A Bio-Inspired Comprehensive Learning Strategy-Enhanced Parrot Optimizer: Performance Evaluation and Application to Reservoir Production Optimization

The efficacy of swarm intelligence algorithms in navigating high-dimensional, non-convex landscapes depends on the dynamic balance between global exploration and local exploitation. Drawing inspiration from the intricate social dynamics of Pyrrhura molinae, this study proposes a novel bio-inspired metaheuristic, the Comprehensive Learning Parrot Optimizer (CL-PO). While the original Parrot Optimizer (PO) simulates collective foraging and communication, it often suffers from population homogenization and entrapment in local optima due to its reliance on single-source social learning. To address these limitations, CL-PO incorporates a dimension-wise multi-exemplar social learning mechanism analogous to the cross-individual knowledge transfer observed in avian colonies. This strategy enables stagnant individuals to reconstruct their search trajectories by learning from multiple superior peers, thereby sustaining population diversity and facilitating adaptive exploration.
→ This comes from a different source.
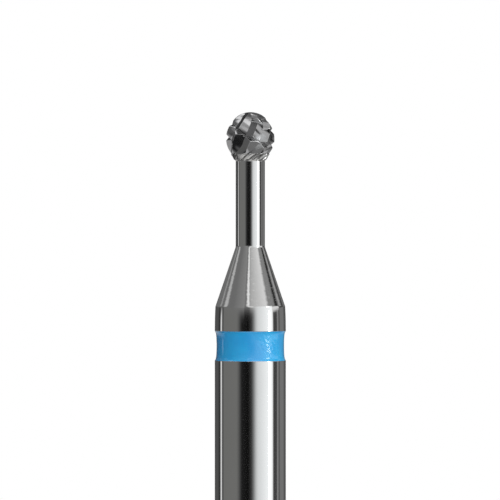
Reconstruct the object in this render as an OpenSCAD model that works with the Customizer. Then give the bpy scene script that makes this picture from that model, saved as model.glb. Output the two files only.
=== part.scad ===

Rigorous benchmarking on 29 test functions from the CEC 2017 suite reveals that CL-PO achieves statistically superior performance compared to nine state-of-the-art algorithms, securing a top-tier average Friedman rank of 1.28. Furthermore, the practical utility of CL-PO is substantiated through a complex reservoir production optimization task using the Egg benchmark model, where it consistently maximizes the net present value (NPV), reaching 9.625×108 USD. These findings demonstrate that CL-PO is a powerful and reliable solver for addressing large-scale engineering optimization problems under complex constraints.